Vivimos tiempos extraordinarios y mi abuela María Luisa siempre nos lo recordaba. Por eso alzaba la voz al cielo cada vez que presenciaba algo que le parecía escandaloso. Vociferaba -con particular histrionismo- cómo “Sodoma y Gomorra habían resurgido en la tierra”, anunciándose con ello “el fin de los tiempos”. Bastaba una escena subida de todo en la televisión o una expresión de moda juvenil frente a ella, ajenas a las de su lejana mocedad, para que invocara la protección de medio santoral (incluidos San Cristóbal y Santa Bárbara, suprimidos por Paulo VI en 1969).
Bien entrada en su otoño, la abuela se había vuelto particularmente suspicaz: desconfiaba de cómo las mujeres se descubrían cada vez más en las telenovelas (“¡desvergonzadas!”), de cómo los vecinos empezaban a subir tapiales (“¡algo esconden!”) y hasta de las “confianzas” que mostraban los hijos con sus padres, al vocearlos cual contemporáneos. Para su propia fortuna, abandonó esta tierra antes de ver la aparición de los primeros teléfonos móviles, la irrupción de los canales de cable y la de la “libidinosa” lambada (si hubiera visto a una bisnieta bailando reguetón le da un síncope). De haber superado esos días y vivido cien años, se habría dado cuenta que las antiguas ciudades bíblicas eran (conforme a parámetros de calificación fílmica y comparadas con lo que sucedería décadas después), lugares “aptos para toda la familia”, casi parques de diversión de Disney.
Sobreviviente de un asalto violento en que perdió la vida su compañero de hogar (mi abuelo), se las había arreglado bien para excluir este grave episodio de su memoria, a pesar de lo traumático que resultó para todos los demás miembros de la familia. Con una formidable resiliencia ganada en la supervivencia al sitio de 1924, la llena de 1933 y otros episodios catastróficos de la historia local y nacional, su devoción religiosa hizo el resto. Era mujer de fe y a ella le bastaba.
María Luisa iba a misa con mantilla. Se conocía todas las novenas. Rezaba el rosario de memoria. Si un animalito (de los muchos que tenía y cuidaba) se enfermaba, San Lázaro, San Martín de Porres y el mismísimo santo de Asís, serían “acosados” por igual con vehementes invocaciones hasta que el bienestar fuera recuperado. Si no llovía, San Isidro. Si algo no aparecía, San Antonio. Si alguna tribulación había, San Judas Tadeo. Era rezadora (de las buenas), con o sin postalita, y no perdonaba sepelio, novenario y festividad.

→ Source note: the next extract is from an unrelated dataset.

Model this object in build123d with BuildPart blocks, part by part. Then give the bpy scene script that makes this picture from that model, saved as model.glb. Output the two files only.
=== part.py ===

Quizás por eso “no se nos iba”, en el momento en que le tocó partir al encuentro de sus amados santos: rodeada de sus hijas, hijos, nietos, pasaban los minutos y el doctor de guarda mostraba su incomprensión del porqué su pronóstico fatal superaba el tiempo previsto. No fue sino hasta que una vecina -igual de rezadora- notó que nadie hacía jaculatorias a San José (para ayudarle a su buena muerte), que los presentes nos percatamos que la abuela demandaba, fiel a su estilo, una última voluntad.
Y así hicimos: al nomás escuchar amén, María Luisa -mi devota y amada abuela- expiró.